* [SOURCE DATA]:

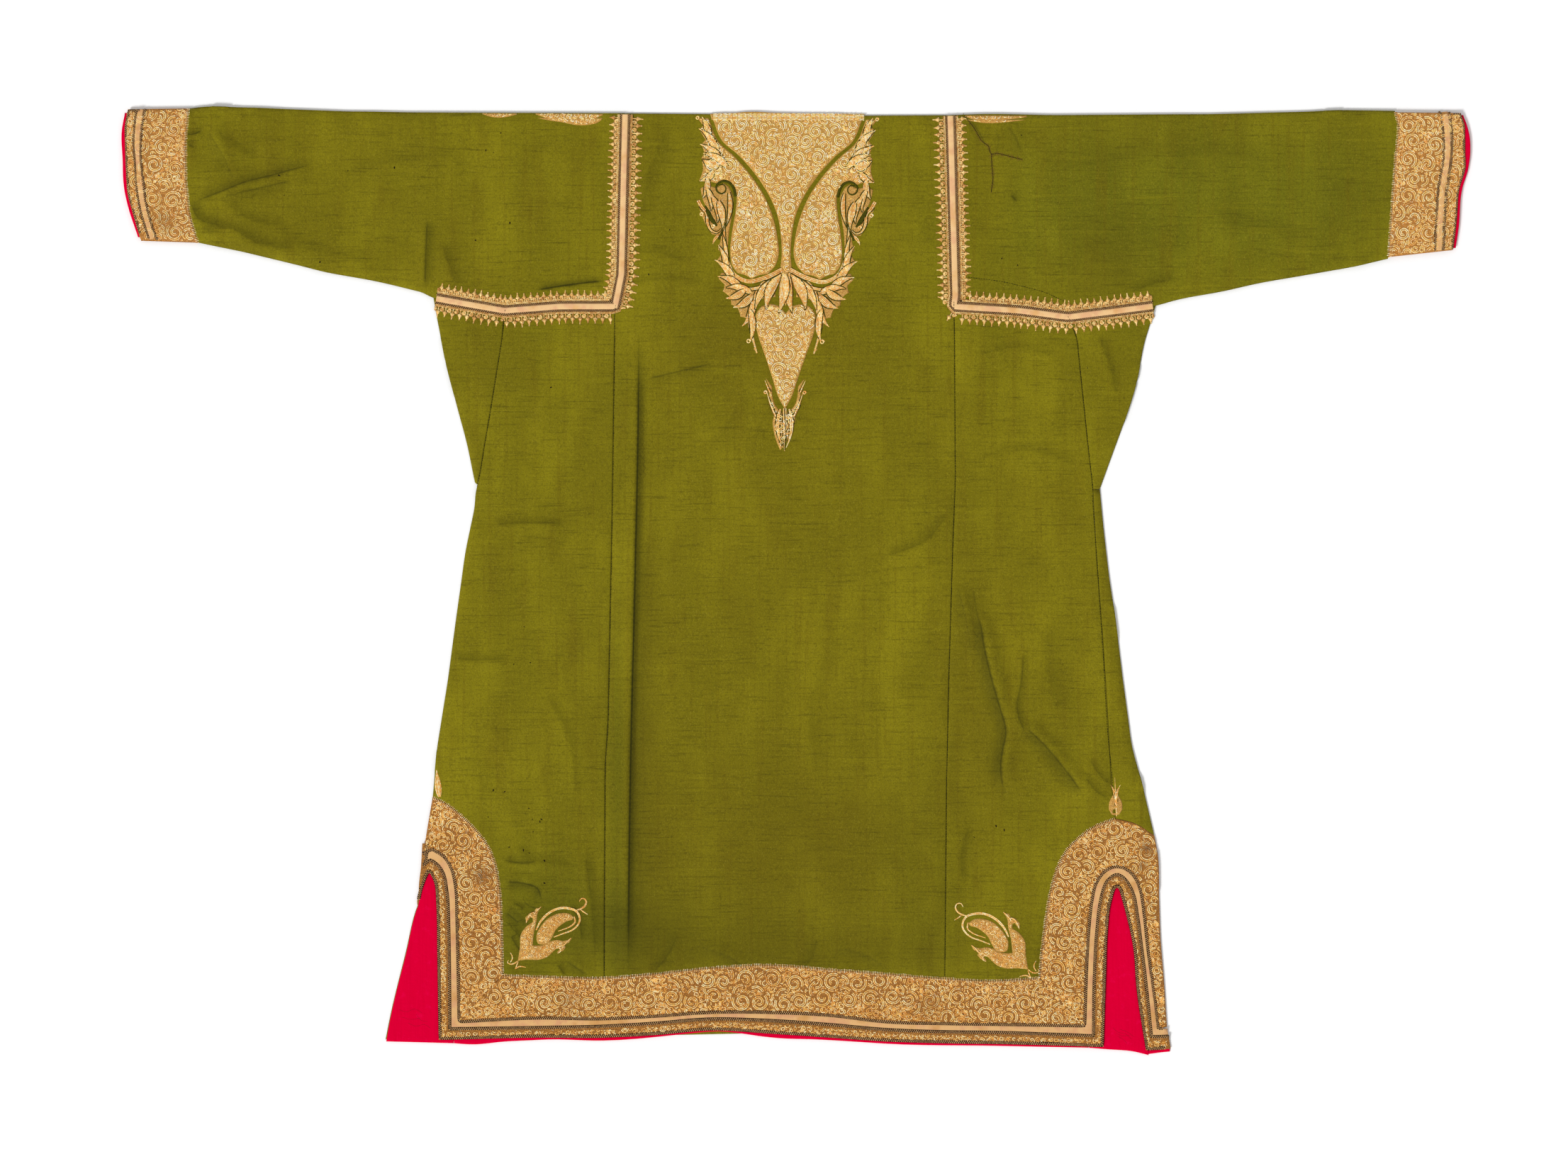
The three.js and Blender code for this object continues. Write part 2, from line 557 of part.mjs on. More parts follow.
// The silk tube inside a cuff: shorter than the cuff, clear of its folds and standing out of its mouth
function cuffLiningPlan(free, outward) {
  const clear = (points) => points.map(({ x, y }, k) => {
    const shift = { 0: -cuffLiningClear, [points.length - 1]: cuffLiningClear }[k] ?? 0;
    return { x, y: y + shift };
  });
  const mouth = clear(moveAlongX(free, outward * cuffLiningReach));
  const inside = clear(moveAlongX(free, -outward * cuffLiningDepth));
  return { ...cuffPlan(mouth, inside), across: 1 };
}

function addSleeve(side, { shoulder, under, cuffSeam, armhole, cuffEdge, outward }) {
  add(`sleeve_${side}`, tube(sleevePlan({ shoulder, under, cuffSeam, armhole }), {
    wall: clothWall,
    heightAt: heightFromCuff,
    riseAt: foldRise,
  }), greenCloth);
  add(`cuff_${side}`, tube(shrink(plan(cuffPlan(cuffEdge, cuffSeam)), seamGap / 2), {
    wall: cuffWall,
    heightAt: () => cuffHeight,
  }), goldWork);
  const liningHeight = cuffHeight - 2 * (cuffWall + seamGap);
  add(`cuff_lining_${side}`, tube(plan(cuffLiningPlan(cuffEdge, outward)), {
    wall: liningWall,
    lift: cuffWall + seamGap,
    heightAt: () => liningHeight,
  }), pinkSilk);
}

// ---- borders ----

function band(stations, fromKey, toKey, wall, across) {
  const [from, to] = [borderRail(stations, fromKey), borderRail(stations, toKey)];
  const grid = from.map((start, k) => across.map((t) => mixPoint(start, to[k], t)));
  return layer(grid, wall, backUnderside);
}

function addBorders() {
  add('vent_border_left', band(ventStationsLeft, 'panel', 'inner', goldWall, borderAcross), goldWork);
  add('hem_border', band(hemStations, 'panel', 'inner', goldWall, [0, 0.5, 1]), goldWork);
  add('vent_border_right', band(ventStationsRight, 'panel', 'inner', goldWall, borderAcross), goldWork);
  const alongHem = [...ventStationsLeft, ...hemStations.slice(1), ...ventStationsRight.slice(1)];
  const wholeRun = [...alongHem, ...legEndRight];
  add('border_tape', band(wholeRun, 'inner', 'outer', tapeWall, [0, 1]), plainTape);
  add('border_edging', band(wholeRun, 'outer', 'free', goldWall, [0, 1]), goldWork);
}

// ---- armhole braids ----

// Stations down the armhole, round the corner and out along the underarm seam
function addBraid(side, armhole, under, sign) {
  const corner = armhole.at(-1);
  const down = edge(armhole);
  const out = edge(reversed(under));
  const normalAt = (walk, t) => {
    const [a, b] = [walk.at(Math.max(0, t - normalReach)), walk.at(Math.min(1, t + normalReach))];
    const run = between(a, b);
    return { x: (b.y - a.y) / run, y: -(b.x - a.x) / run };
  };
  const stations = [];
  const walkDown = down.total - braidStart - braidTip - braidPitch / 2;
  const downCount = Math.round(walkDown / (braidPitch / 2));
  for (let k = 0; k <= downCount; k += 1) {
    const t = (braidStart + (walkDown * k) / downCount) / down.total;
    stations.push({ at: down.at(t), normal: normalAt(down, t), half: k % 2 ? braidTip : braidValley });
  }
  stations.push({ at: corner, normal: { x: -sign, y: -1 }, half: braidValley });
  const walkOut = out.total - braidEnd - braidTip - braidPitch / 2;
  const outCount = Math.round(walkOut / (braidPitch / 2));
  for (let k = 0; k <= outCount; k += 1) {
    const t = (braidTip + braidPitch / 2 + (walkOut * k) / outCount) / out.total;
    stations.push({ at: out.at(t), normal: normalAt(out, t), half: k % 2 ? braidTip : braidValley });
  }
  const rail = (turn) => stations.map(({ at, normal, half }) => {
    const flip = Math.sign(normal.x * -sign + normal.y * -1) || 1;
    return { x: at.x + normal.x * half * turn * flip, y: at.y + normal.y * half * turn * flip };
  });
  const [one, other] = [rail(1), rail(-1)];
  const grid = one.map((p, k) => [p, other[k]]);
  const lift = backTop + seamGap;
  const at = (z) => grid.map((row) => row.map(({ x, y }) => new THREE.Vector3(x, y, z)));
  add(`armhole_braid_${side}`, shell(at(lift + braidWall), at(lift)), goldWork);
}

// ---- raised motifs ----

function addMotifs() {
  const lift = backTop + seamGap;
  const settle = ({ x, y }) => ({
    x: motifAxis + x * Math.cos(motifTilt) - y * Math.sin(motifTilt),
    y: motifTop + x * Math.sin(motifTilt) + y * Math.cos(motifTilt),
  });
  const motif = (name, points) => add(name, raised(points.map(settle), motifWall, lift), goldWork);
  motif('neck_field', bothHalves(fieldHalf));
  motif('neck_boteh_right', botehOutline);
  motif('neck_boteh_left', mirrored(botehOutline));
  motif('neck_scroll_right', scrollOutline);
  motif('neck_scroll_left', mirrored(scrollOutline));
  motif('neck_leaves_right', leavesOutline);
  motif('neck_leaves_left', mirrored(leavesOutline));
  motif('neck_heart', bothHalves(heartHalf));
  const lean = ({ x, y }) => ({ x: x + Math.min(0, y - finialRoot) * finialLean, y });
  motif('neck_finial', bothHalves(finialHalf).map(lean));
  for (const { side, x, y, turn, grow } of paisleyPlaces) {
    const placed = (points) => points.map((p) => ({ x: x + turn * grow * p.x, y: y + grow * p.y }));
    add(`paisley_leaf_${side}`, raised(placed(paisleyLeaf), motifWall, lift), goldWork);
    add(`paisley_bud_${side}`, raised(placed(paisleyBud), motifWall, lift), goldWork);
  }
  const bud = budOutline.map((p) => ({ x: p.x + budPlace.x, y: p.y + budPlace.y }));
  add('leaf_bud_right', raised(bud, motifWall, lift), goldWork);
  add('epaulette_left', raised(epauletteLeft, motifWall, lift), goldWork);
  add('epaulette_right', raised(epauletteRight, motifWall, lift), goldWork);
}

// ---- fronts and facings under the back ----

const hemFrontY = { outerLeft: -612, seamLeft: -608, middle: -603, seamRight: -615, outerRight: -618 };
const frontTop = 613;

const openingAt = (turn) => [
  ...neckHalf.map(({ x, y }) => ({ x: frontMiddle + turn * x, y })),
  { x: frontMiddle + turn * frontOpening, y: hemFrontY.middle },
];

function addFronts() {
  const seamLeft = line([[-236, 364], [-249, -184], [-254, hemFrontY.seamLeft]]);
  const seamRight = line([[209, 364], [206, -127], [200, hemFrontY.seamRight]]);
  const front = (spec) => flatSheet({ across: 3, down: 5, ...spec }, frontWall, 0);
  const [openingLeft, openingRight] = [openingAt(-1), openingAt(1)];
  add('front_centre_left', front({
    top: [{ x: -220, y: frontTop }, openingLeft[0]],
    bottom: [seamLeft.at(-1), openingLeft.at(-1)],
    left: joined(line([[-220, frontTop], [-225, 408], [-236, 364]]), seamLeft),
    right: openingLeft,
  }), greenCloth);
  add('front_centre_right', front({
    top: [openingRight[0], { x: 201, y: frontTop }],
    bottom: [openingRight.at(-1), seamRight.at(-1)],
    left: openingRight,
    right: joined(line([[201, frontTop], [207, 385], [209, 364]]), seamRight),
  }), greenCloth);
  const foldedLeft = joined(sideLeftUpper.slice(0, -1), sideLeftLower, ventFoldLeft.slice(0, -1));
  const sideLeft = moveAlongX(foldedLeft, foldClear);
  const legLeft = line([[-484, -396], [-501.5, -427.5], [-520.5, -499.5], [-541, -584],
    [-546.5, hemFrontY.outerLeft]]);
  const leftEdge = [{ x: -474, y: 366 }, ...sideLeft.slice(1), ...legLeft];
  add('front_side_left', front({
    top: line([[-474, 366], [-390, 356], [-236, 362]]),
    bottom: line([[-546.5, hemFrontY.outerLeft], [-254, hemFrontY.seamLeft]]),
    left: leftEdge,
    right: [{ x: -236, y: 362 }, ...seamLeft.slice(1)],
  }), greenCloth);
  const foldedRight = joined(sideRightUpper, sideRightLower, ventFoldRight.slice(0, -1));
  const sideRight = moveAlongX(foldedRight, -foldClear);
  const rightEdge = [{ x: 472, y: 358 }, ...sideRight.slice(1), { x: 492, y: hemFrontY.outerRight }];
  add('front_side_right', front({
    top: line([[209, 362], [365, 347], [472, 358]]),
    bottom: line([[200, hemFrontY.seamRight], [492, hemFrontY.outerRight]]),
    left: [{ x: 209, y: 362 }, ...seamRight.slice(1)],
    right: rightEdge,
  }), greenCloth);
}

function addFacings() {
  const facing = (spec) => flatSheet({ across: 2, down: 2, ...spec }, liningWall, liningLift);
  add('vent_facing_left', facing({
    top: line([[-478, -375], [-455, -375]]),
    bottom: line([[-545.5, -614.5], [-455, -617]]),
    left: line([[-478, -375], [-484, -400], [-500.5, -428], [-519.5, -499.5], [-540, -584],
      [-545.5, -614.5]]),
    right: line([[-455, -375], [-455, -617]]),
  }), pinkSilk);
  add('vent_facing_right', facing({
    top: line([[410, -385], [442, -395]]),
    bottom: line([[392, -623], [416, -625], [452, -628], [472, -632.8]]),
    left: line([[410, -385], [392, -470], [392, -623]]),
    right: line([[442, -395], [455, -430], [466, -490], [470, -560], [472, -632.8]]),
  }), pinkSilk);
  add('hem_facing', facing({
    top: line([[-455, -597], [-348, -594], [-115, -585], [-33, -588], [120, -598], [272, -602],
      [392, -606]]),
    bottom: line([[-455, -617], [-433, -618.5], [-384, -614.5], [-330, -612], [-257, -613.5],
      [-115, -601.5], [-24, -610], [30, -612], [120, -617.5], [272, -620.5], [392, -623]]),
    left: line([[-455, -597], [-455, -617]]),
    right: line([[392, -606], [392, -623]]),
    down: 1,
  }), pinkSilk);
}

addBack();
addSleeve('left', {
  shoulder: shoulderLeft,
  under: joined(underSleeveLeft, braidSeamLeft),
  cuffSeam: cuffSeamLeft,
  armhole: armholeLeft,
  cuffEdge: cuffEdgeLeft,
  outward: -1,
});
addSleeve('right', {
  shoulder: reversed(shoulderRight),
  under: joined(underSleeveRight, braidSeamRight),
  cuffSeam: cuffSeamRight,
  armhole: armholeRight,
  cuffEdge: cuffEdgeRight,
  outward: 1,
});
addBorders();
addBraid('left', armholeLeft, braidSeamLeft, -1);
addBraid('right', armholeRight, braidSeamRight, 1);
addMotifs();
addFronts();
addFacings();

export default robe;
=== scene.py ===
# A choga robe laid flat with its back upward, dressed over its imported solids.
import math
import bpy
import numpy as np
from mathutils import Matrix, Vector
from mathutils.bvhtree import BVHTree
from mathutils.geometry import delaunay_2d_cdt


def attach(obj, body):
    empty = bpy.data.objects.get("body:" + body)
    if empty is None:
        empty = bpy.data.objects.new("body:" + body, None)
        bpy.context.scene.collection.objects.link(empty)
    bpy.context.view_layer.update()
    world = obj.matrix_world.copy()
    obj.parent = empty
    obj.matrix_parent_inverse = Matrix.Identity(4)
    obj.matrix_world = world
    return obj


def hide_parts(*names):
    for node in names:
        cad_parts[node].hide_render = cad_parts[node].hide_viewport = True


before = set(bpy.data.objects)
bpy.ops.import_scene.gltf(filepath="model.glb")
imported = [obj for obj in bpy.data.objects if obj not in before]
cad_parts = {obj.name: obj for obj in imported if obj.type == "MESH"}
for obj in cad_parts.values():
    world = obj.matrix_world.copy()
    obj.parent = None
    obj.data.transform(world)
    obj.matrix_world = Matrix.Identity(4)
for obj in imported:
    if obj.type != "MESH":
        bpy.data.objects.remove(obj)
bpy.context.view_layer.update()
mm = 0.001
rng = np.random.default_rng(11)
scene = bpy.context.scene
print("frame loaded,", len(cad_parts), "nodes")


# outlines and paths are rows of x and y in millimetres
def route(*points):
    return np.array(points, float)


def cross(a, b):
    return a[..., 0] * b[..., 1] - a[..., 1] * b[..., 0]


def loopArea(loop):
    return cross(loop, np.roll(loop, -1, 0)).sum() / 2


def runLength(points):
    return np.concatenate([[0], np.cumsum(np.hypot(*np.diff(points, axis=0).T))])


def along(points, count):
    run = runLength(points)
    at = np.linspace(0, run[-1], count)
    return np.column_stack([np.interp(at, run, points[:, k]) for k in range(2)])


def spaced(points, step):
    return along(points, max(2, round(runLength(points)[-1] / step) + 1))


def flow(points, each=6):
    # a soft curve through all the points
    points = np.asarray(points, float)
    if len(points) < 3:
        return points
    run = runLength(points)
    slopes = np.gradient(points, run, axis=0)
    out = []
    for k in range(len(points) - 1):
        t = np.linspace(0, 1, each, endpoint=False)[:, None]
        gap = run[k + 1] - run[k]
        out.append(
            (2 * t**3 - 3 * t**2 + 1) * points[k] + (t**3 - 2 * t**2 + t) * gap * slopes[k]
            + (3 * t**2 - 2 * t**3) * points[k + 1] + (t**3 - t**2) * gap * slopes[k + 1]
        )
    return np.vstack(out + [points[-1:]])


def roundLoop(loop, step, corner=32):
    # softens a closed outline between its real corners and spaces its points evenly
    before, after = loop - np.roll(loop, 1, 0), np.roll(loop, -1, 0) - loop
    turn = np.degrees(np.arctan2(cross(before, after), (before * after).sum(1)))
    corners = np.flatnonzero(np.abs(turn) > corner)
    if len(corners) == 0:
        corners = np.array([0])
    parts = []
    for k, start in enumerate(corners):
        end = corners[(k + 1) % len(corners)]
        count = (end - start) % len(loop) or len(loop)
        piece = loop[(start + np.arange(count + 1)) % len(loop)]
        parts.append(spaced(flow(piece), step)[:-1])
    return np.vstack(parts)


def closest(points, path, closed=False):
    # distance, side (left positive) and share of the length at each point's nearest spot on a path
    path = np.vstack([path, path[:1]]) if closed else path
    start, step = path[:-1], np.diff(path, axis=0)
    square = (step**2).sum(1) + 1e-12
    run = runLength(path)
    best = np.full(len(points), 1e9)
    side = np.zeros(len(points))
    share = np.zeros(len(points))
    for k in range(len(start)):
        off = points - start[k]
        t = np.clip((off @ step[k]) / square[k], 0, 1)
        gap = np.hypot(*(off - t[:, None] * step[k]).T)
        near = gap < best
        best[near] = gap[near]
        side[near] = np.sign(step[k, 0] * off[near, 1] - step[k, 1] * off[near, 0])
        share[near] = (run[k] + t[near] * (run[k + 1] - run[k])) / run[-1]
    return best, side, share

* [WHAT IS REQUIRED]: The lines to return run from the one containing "addBorders();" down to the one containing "before = set(bpy.data.objects)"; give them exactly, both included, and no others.

* [FULL ANSWER]:
addBorders();
addBraid('left', armholeLeft, braidSeamLeft, -1);
addBraid('right', armholeRight, braidSeamRight, 1);
addMotifs();
addFronts();
addFacings();

export default robe;
=== scene.py ===
# A choga robe laid flat with its back upward, dressed over its imported solids.
import math
import bpy
import numpy as np
from mathutils import Matrix, Vector
from mathutils.bvhtree import BVHTree
from mathutils.geometry import delaunay_2d_cdt


def attach(obj, body):
    empty = bpy.data.objects.get("body:" + body)
    if empty is None:
        empty = bpy.data.objects.new("body:" + body, None)
        bpy.context.scene.collection.objects.link(empty)
    bpy.context.view_layer.update()
    world = obj.matrix_world.copy()
    obj.parent = empty
    obj.matrix_parent_inverse = Matrix.Identity(4)
    obj.matrix_world = world
    return obj


def hide_parts(*names):
    for node in names:
        cad_parts[node].hide_render = cad_parts[node].hide_viewport = True


before = set(bpy.data.objects)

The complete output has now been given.